The coronavirus lockdown in German has forced five Malawian actors, and others from African countries, who are attending a Theatre Konstanz project to extend their stay in that country for another three weeks.
The five actors Mphundu Mjumira, Dipo Katimba, Maxwell Makande, Noah Bulambo and Felistus Kamloni were supposed to return home on Sunday but are likely to return back on June 15.
But Mjumira cast the shadow of doubt whether the group is likely to return on the said date saying resumption of flights will determine their fate.
“There is still that uncertainty as to what will happen but the new date is June 15 for now. There are still discussions, more weeks might be added until everything is certain,” he said.
The lockdown has also hampered the premiering of a play King Baabu.

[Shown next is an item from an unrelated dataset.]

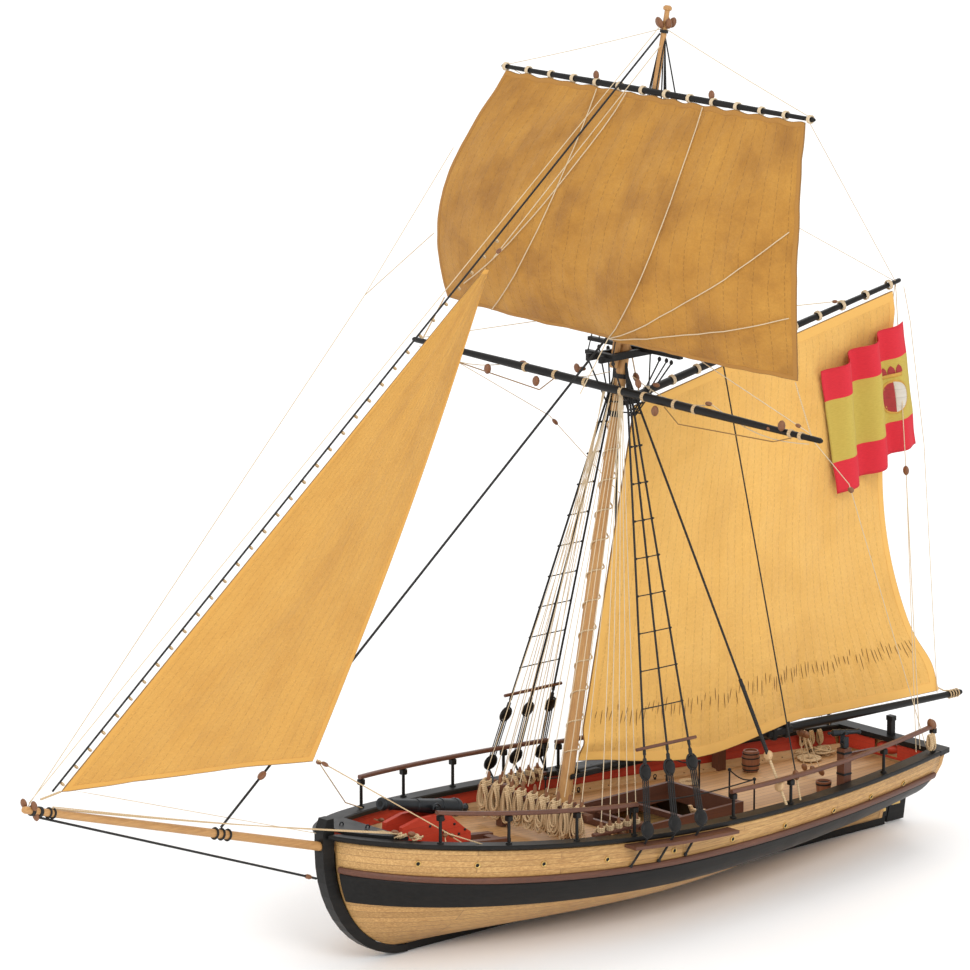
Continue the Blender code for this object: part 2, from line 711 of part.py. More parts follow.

“We cannot perform for now and that is when the idea of a radio play came up, we have finally recorded the play and they are editing it now. There is also another idea of producing short movies for online and we are also in the process of doing one short movie which is being written.

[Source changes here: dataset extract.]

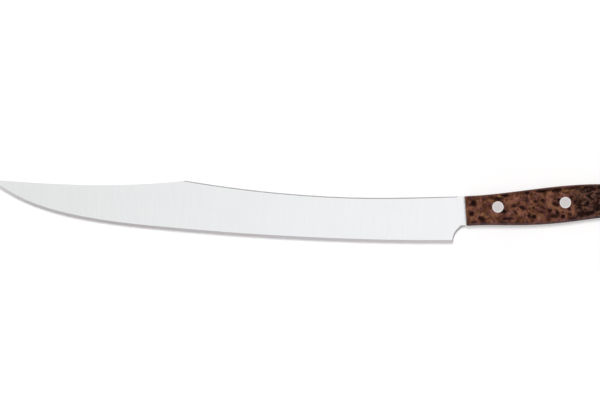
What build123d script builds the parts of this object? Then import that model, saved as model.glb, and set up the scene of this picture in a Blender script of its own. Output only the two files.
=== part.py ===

“We have brainstormed on how to survive as artists, there is also support from people. We can’t do shows but there is always a way to do something and think outside the box. Again unity has also been key, supporting each other and giving each other strength,” he said.

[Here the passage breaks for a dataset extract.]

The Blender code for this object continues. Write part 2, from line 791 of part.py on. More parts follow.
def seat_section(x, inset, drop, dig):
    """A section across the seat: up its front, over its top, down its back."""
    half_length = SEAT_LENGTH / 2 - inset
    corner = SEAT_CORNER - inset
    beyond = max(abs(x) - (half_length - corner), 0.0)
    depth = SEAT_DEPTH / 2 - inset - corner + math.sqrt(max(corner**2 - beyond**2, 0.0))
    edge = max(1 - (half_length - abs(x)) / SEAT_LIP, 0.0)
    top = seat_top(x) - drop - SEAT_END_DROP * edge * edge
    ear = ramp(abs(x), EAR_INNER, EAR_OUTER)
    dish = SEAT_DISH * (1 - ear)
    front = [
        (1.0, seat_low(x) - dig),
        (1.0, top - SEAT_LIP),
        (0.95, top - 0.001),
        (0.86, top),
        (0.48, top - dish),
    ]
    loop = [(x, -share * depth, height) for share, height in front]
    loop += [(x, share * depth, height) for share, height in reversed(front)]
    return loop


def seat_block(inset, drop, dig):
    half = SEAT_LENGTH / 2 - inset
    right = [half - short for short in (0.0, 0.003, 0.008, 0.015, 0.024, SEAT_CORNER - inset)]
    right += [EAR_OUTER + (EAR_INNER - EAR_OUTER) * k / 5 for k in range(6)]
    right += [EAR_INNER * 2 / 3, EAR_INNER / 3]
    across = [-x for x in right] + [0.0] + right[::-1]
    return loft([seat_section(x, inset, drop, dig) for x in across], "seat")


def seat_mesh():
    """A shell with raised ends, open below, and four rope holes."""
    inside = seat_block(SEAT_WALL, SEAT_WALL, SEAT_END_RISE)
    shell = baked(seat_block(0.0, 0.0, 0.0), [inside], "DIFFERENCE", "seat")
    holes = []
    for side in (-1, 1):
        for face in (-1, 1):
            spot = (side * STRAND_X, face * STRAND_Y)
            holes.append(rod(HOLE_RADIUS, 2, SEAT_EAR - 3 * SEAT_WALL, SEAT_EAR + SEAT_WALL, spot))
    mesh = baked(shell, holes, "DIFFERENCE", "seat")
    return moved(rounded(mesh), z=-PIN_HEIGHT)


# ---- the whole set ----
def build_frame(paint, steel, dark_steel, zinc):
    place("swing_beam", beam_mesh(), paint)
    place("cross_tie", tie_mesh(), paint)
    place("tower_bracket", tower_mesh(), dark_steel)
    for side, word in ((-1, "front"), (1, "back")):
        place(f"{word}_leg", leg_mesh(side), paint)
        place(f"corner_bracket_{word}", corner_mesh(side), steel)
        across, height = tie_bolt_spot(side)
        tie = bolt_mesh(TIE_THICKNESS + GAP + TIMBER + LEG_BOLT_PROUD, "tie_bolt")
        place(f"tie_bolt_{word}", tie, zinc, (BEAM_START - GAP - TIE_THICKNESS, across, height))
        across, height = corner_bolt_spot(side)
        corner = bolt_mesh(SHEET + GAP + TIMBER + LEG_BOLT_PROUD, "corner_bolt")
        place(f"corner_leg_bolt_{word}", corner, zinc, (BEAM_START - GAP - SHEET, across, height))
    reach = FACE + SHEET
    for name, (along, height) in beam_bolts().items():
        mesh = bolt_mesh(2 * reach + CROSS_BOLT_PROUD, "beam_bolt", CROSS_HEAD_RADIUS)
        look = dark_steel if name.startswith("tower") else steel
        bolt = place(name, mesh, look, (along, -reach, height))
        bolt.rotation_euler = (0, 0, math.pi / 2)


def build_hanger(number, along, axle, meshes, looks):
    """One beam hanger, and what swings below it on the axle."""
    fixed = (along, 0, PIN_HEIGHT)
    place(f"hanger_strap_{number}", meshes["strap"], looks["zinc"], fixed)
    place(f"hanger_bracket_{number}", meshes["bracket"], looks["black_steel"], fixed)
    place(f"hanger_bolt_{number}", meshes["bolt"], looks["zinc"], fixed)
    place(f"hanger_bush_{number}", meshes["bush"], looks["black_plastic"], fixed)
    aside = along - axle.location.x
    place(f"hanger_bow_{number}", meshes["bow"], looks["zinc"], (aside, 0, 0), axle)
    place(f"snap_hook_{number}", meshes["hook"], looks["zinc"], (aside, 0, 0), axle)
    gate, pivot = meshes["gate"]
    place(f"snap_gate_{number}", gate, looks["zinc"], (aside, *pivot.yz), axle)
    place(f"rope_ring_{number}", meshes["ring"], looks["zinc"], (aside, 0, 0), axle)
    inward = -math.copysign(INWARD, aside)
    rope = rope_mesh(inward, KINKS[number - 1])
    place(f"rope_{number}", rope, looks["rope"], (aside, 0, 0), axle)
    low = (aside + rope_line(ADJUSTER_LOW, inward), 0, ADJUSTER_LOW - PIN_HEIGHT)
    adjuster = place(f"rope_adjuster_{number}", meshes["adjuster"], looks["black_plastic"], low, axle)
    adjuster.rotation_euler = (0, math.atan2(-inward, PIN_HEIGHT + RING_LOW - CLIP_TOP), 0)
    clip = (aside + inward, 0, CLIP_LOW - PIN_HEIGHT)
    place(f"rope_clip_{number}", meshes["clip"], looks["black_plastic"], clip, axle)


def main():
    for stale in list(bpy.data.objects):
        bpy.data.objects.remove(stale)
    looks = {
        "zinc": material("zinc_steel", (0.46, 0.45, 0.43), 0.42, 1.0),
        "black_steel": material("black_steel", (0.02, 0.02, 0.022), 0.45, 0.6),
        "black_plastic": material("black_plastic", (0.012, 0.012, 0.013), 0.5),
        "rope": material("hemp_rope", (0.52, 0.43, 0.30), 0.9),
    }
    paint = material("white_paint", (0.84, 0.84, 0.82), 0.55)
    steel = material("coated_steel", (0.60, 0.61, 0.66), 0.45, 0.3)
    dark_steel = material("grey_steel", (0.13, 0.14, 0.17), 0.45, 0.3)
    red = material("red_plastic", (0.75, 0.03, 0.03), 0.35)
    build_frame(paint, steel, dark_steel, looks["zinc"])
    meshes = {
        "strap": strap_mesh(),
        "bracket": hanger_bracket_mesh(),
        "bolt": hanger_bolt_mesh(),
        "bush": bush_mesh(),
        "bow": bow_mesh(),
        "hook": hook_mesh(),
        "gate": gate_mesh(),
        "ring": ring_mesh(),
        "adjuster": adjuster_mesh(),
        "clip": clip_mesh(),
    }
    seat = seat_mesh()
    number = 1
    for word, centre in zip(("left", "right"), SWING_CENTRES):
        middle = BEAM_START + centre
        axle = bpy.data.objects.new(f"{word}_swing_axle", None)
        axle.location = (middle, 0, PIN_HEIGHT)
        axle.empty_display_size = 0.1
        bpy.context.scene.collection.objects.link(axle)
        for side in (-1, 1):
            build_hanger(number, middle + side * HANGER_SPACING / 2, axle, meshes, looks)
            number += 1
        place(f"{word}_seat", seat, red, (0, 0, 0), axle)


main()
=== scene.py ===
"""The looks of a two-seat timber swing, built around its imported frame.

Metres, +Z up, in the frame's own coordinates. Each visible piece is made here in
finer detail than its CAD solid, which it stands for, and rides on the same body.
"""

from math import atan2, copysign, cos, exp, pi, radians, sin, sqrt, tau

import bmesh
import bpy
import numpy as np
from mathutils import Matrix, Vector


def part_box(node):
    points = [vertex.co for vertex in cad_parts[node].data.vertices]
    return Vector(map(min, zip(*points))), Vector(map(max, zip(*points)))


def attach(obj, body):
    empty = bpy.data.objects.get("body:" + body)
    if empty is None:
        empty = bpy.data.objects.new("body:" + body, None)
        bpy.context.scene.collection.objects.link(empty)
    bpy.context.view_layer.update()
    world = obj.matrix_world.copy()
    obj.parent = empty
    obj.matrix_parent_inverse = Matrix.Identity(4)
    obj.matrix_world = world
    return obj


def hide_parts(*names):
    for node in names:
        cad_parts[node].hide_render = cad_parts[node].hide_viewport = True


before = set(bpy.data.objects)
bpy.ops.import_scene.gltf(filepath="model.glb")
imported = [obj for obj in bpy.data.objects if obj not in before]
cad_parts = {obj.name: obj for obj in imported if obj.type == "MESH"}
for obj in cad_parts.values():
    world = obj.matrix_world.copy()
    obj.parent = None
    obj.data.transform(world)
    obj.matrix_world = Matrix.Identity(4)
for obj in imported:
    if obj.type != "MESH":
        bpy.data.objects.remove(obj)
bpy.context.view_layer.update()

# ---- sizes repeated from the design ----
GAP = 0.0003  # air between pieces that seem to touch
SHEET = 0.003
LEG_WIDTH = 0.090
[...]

The recorded play is expected to be aired in some of the radio stations in Africa.
Theater Konstanz Assistant Dramaturg, Julia Just, said their central theatrical production of this season – King Baabu which is a satirical play by award winning Nigerian playwright Wole Soyinka handles the arbitrary exercise of power and the absurdity behind misused power.
“For this play, we are working together with established actors from Malawi, Togo, Burundi, Tanzania and Congo. Unfortunately, due to the coronavirus outbreak, we had to temporarily close our doors, and we could not bring this play on stage as originally planned,” she said.
Just, said since the production has a special meaning to them, they have decided to produce it in the form of a multilingual audio play and reach the international public through radio or similar communication channels.
The play in the style of Alfred Jarry by Soyinka, directed by Arthur Banshayeko sees General Basha Bash take power in a coup d’état and exchanges his general’s uniform for a civilian robe crowning himself as King Baabu. He greedily seizes ministries and offices, puts the country’s banks and treasuries under his control and plunges the country into a civil war.